I do not have much experience in mathematics but I would really like to grasp Big-O notation on its mathematical level. I already read What does the "big O complexity" of a function mean? from references, but I still do not understand (even graphically), what does it mean when we say:

T(n) = O(f(n)) if and only if there are constants c and g such that: T(n) <= c*f(n), where n>=g

Specifically, we say that T(n) is upper bounded by c*f(n). What does that actually mean and why does it matter? Does it have to do with eliminating constant factors and low-ordered terms?

Sorry if question is kind of confusing, and thanks for the help!

  • $\begingroup$ Graphically: the bounded function is not curved stronger in direction of +infinity than the bound is. $\endgroup$ – greybeard Nov 27 '19 at 4:01

Try it like this: "we can pick a constant $C$ such that, for sufficiently large $n$, $T(n)$ will always be less than $Cf(n)$".
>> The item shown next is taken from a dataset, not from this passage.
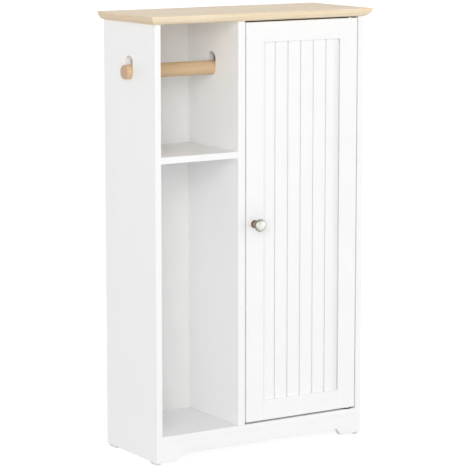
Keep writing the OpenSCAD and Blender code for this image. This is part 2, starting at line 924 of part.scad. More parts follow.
// L bracket under the top board, for one screw into the wall
module wall_bracket() {
    color("silver") difference() {
        union() {
            block(
                [bracket_x - bracket_w / 2, back_y - bracket_reach, side_top - bracket_t],
                [bracket_x + bracket_w / 2, bracket_rear_y, side_top]
            );
            block(
                [bracket_x - bracket_w / 2, bracket_rear_y - bracket_t, side_top - bracket_leg_h],
                [bracket_x + bracket_w / 2, bracket_rear_y, side_top]
            );
        }
        at_bracket_hole() rod_between(bracket_hole_d, -bracket_t - past, past);
        at_bracket_screws() countersunk_hole(bracket_screw);
    }
}

module wall_bracket_screws() {
    color("silver") at_bracket_screws() countersunk_screw(bracket_screw);
}

// The space that the door panel takes in the frame: its reach into the grooves, and play on each face
module panel_space(reach, play) {
    block(
        [opening_left - reach, panel_y - play, opening_low - reach],
        [opening_right + reach, panel_y + panel_t + play, opening_top + reach]
    );
}

// Dowel places at the four corners of the door: +Z points out into the stiles
module at_door_dowels() {
    for (side = [0, 1], z = door_corner_z, shift = [-door_dowel_spread, door_dowel_spread]) {
        translate([door_corner_x[side], pivot_y, z + shift]) rotate([0, side == 0 ? -90 : 90, 0]) children();
    }
}

module door_dowel_cuts() {
    at_door_dowels() rod_between(
        dowel_d + 2 * fit, -dowel_in_edge - hole_spare, door_dowel_in_stile + hole_spare
    );
}

// Places for the knob and its screw: the door's face is the plane z = 0 and the knob points to +Z
module at_knob() {
    translate([knob_x, front_y, knob_z]) rotate([90, 0, 0]) children();
}

// Door stile on the knob side
module knob_stile() {
    color("white") difference() {
        block([door_left, front_y, door_low], [opening_left, front_y + door_t, door_top]);
        panel_space(panel_groove, groove_fit);
        door_dowel_cuts();
        at_knob() rod_between(knob_bolt[0] + 2 * fit, -door_t - past, past);
        at_strike_screws() countersunk_hole(strike_screw);
    }
}

// Door stile on the hinge side, bored for the pivot pins
module hinge_stile() {
    depth = pivot_pin_depth + hole_spare;
    color("white") difference() {
        block([opening_right, front_y, door_low], [door_right, front_y + door_t, door_top]);
        panel_space(panel_groove, groove_fit);
        door_dowel_cuts();
        translate([pivot_x, pivot_y, door_top]) rod_between(pivot_pin_d + 2 * fit, -depth, past);
        translate([pivot_x, pivot_y, door_low]) rod_between(pivot_pin_d + 2 * fit, -past, depth);
    }
}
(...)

Intuitively, this does indeed mean that lower-order terms and constant factors don't matter. Because lower-order terms stop mattering once $x$ gets sufficiently large, and constant factors can be cancelled out by an appropriate choice of $C$. If $T(n) = n^3 + 2019n^2 + 99999n + 10^{10}$, for example, that will still eventually be dominated by $Cn^3$, as long as $C > 1$ and $n$ is large enough—the $n^3$ term in that expression will eventually outweigh everything else. So we say that $T(n) \in O(n^3)$. (Some people use an equals sign instead; the meaning is the same.)

The "sufficiently large $n$", by the way, is why it's called "asymptotic" complexity: we only care about what happens as $n$ goes toward infinity, not what happens for "small" values.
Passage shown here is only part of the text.